Kathryn Gray’s Solar Story: A low-cost, net zero solar homestead for a couple of retired solar bozos and their son who shares their goal of sustainable agroecology
When I retired from my almost 40 years as a passive solar home designer, activist, and educator, with the prospect of time and singular focus, I was eager to embark on a project of my own…a SOLAR project of course. And so, Fenlake Farm was born. Fenlake Farm is a five-acre, orchard/woodlands located near the foothills of the Cascade Range within Oregon’s Willamette Valley. To keep building costs low, we used a hybrid of pre-fabricated and/or self-built structures.
Since the pre-fab sections (customized barns from TUFF-SHED) of the buildings were 2 x 4 wall construction (2x6 ceilings), we used high density soy foam insulation to achieve highest possible R-values and air-infiltration levels. The house has 75 sq ft of south facing window area, and foundations are all concrete slab with some of the house slab incorporating a convection system.
Primary heating is provided by two small EPA-lll woodstoves. We are fortunate to source our wood from our own woodlot. We consistently burn 1 ½ cords/yr.
Our primary crop is from a 100+ cider apple orchard from which we process the apples in our small cidery.
We also have a 500 sq. Ft. greenhouse for veggies, mostly for family consumption. We also grow berries and nuts for ourselves. We have two adorable mini donkeys that mow their pasture and convert it to fertilizer for all our plants. The irrigation for veggies, nut and berries and domestic drinking water and cooking and for the cidery, comes from 14,000 gallons of harvested tanks of rainwater. We also have 11 hens to keep us supplied in eggs and keep the berries bug free.

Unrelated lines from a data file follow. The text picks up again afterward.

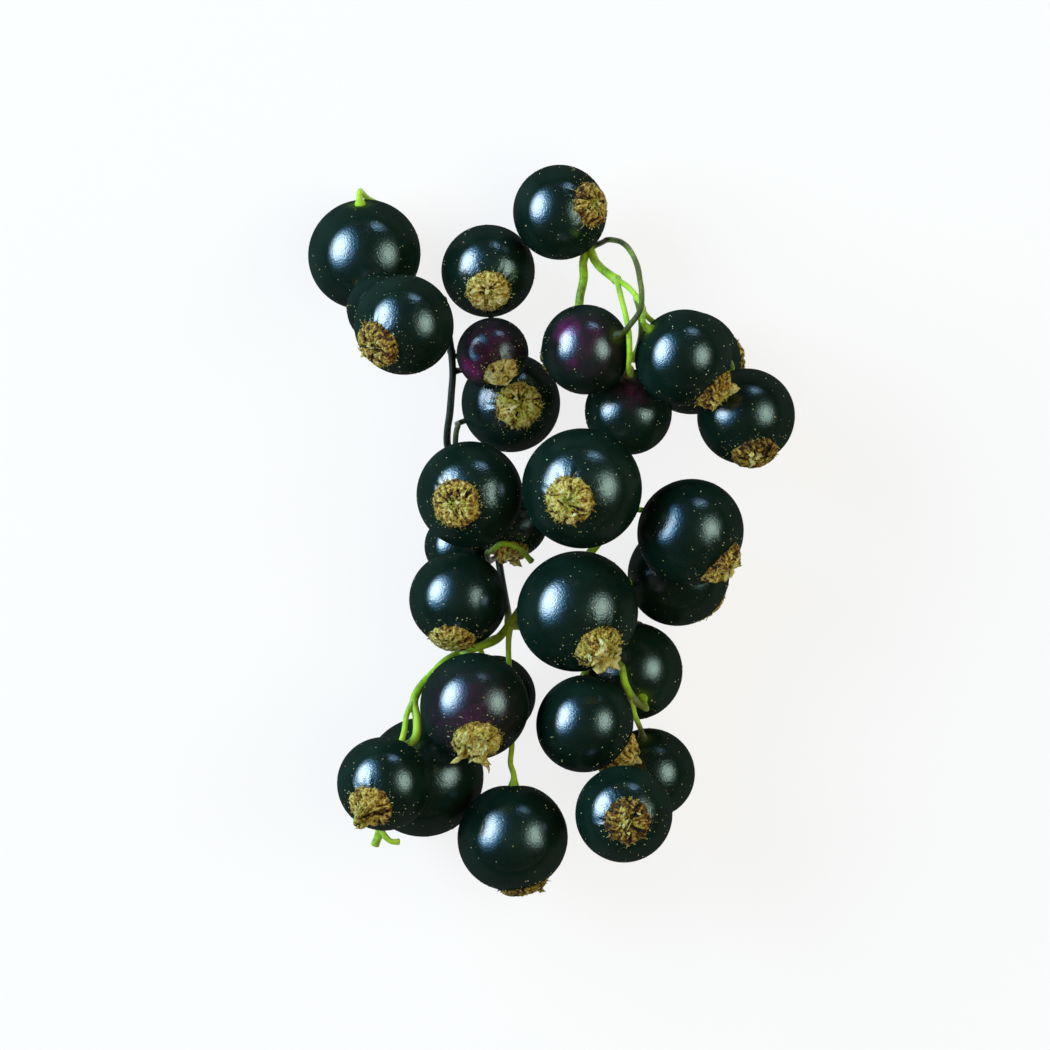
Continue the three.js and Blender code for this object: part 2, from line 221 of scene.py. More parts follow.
# Soft boxes round the table: the way to each from the sprig, its distance, size and light. The
# fill lights what is matt and leaves the berries' gloss alone.
lamps = {
    "left_softbox": {"from": (-0.80, 0.30, 0.52), "far": 1.0, "size": (0.60, 0.82), "watts": 6.8,
                     "colour": "#f0faff"},
    "left_diffuser": {"from": (-0.80, 0.30, 0.52), "far": 1.02, "size": (0.90, 1.14), "watts": 6.0,
                      "colour": "#8accee"},
    "left_window": {"from": (-0.80, 0.30, 0.52), "far": 1.05, "size": (1.26, 1.46), "watts": 7.0,
                    "colour": "#2a8edc"},
    "right_softbox": {"from": (0.75, 0.06, 0.66), "far": 1.1, "size": (0.52, 0.68), "watts": 1.8,
                      "colour": "#dcf7ea"},
    "right_diffuser": {"from": (0.75, 0.06, 0.66), "far": 1.12, "size": (0.78, 0.96), "watts": 1.5,
                       "colour": "#9fcfc4"},
    "back_strip": {"from": (0.34, 0.90, 0.28), "far": 1.1, "size": (0.34, 0.16), "watts": 1.0,
                   "colour": "#9ccdf4"},
    "overhead_fill": {"from": (0.35, -0.1, 1.0), "far": 1.6, "size": (1.6, 1.6), "watts": 12.0,
                      "colour": "#ffe3c0", "gloss": False},
}
for name, lamp in lamps.items():
    light = bpy.data.lights.new(name, "AREA")
    light.shape = "ELLIPSE"
    light.size, light.size_y = lamp["size"]
    light.energy = lamp["watts"]
    light.color = toLinear(lamp["colour"])[:3]
    box = bpy.data.objects.new(name, light)
    back = unit(lamp["from"])
    upright = unit(np.cross(back, np.cross((0, 1, 0), back)))         # the long side follows +Y
    turned = Matrix(np.stack([np.cross(upright, back), upright, back], 1).tolist())
    box.matrix_world = Matrix.Translation(back * lamp["far"]) @ turned.to_4x4()
    box.visible_glossy = lamp.get("gloss", True)
    scene.collection.objects.link(box)

world = bpy.data.worlds.new("studio")
world.use_nodes = True
world.node_tree.nodes["Background"].inputs[0].default_value = toLinear("#d8ecdf")
world.node_tree.nodes["Background"].inputs[1].default_value = 0.015
scene.world = world
print("camera, floor and lamps set")

skinSettings = {
    "sides": 84, "rings": 52,
    "ofSolid": 0.985,          # radius over the solid's outermost corner
    "flattening": 0.97,        # length along the stalk over width
    "lumps": 0.006,            # slow unevenness, as a share of the radius
    "puckers": 0.05 * mm,      # folds of skin round the dried flower
    "stalkDimple": 0.25 * mm,
    "foldReach": 0.22, "bloomReach": 0.3, "scarReach": 0.16,     # radians from flower or stalk
    # Real glands are about 0.1 mm wide, and are drawn wider so that they show. Some gather near
    # the flower: their share, and how far they spread from its edge in radians.
    "glands": 170, "glandWidth": 0.16 * mm, "glandHeight": 0.05 * mm,
    "gathered": 0.45, "gatherReach": 0.22,
}
flowerPlaces = {"widthShare": 0.45, "widest": 5.2 * mm}

# Wine-red patches: berry, direction of the patch's middle from the berry's, reach in radians, strength
flushes = {
    15: [((-0.62, -0.42, 0.7), 0.5, 1.3), ((-0.1, 0.1, 1), 1.1, 0.42)],
    25: [((-0.42, 0.42, 0.8), 0.36, 1.5), ((0.1, 0.1, 1), 1.0, 0.22), ((-0.32, -0.3, 0.9), 0.18, 0.9),
         ((0.2, 0.38, 0.9), 0.25, 0.6)],
    18: [((0.1, 0.45, 0.85), 0.4, 0.6)],
    24: [((-0.1, -0.25, 0.95), 1.0, 0.3)],
}


def readBerry(number):
    # where the solid berry and its dried flower are, and how large
    node = f"berry_{number:02d}"
    low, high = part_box(node)
    centre = (np.array(low) + np.array(high)) / 2
    corners = np.array([corner.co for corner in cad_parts[node].data.vertices])
    flower = np.array([corner.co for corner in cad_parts[f"dried_flower_{number:02d}"].data.vertices])
    reach = np.linalg.norm(corners - centre, axis=1).max()
    foot = min(flowerPlaces["widest"], flowerPlaces["widthShare"] * 2 * reach) / 2
    return {"number": number, "centre": centre, "reach": reach, "foot": foot,
            "radius": reach * skinSettings["ofSolid"], "pole": unit(flower.mean(0) - centre)}


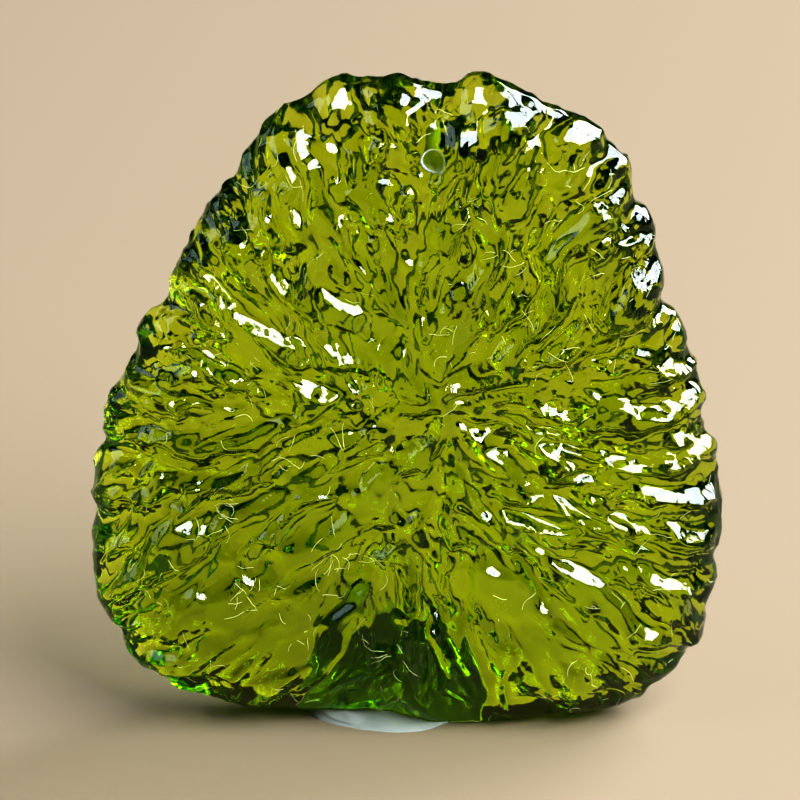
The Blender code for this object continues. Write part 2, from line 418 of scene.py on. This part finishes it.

We use approximately 12 kWh/day electricity which powers all the house, cidery and shop electricity, including cook stove, 4 on-demand water pumps for the rainwater tanks, 3 hot water heaters, 3 refrigerators, a freezer, and power tools. It also powers a well pump. We offset this amount completely with solar energy produced by our PVs on an annual basis. We finished this billing year with a net credit of $109.
It’s really kind of an experiment, but so far, it’s working out well. Our son, Jeffrey, with his back ground in biology/ecology and permaculture), does most of the actual ecofarm management and work. My husband, Steve, and I have focused on the built environment, which is largely complete at this point, and continue to cook, craft, paint and maintain and host and oh, yeah…. Steve loves to monitor the energy use… he does this daily. Definitely his thing.
If we ever get past this current virus pandemic, you should come check it out for yourself.